The Magic have been, for the better part of the year, good but not pretty good. Certainly not like the tear they took into the postseason last year.

It is easy to forget, considering the Eastern Conference Finals flameout in 2010, how good Orlando was entering the postseason. The Magic finished the year on a 19-3 kick and rolled through the first two rounds of the playoffs. In those final 22 games, Orlando had an average margin of 13.5 points per game. The Magic had the largest scoring differential in the league of 7.5 points per game (for reference, the Lakers were at 4.7 and the Celtics were at 3.7 and the Cavaliers were at 6.5).

In addition to that, the Magic had seven wins by more than 20 points and only two games decided by fewer than five points (and one more that reached overtime).

Orlando was on a tear at the end of the 2010 season. This year is a quite different story.

With six games remaining, Orlando is 10-6 in the same closing kick that the team ripped through last year. In that stretch Orlando has won just a single game by more than 20 points and has six games decided by five points or fewer. The Magic have only nine wins by 20 or more points. Last year that number was at 12. That does not seem like a big difference, but with six games left it is very unlikely that Orlando will hit that mark (even with some of the teams remaining on its schedule).

Blowout wins are not the be-all, end-all of winning by wide margins. But you see the difference, especially in the number of close games as the season came to a close. It is said that good teams are not the ones who play in close games, they are the ones who avoid them as these close games typically tend to be 50/50.

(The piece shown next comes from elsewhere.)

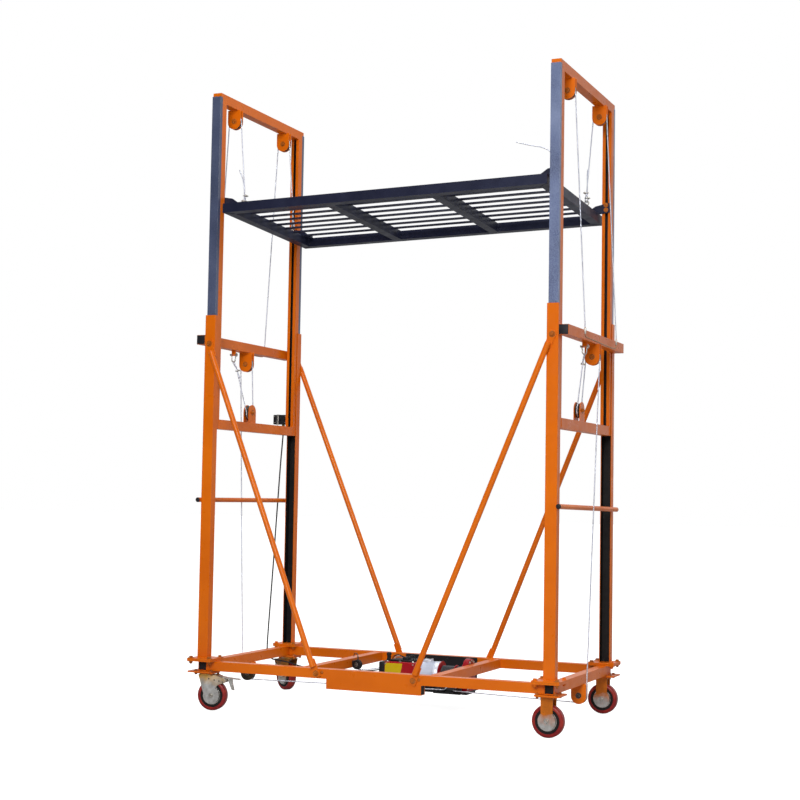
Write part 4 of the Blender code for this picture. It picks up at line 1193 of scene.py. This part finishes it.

The Magic have been involved in a lot of these close games lately, highlighting the inconsistency they have had in the last 20 games. Unlike last year, Orlando is not playing its best basketball coming down the stretch. Or at least it is not playing at a level that can make everyone comfortable entering the postseason. The Magic seem to be playing to flip the switch.

That is not a mindset anybody wants considering how the team has played throughout the season. Nobody has really seen this team put together a consistent stretch of basketball — especially since the trades. Stan Van Gundy knows his team needs rest (Dwight Howard too has acknowledged as much), but he also wants to see his team begin showing signs of life and play better. He does not feel his team is capable of “flipping the switch.”

The Magic don’t have to be winning games by 20-plus points the rest of the way in. But seeing fewer close games would be nice. A game like Friday’s win over Charlotte was nice in that Orlando’s lead was never doubt. The Magic had complete control of the game throughout. However, Van Gundy was right to be disappointed in the team’s energy and effort throughout the game. Orlando could have won that game without sweating that much.

There is definitely a balance the Magic need to find. Orlando needs a combination of two wins or two Atlanta losses to wrap up homecourt advantage in the first round (Miami’s magic number to clinch the Southeast Division is one). The first goal for the rest of the season is completing that goal. The other goal is staying healthy.

But, perhaps, the most important goal is to get the ship sailing in the right direction and finding the consistency that has been so elusive before the Playoffs officially begin.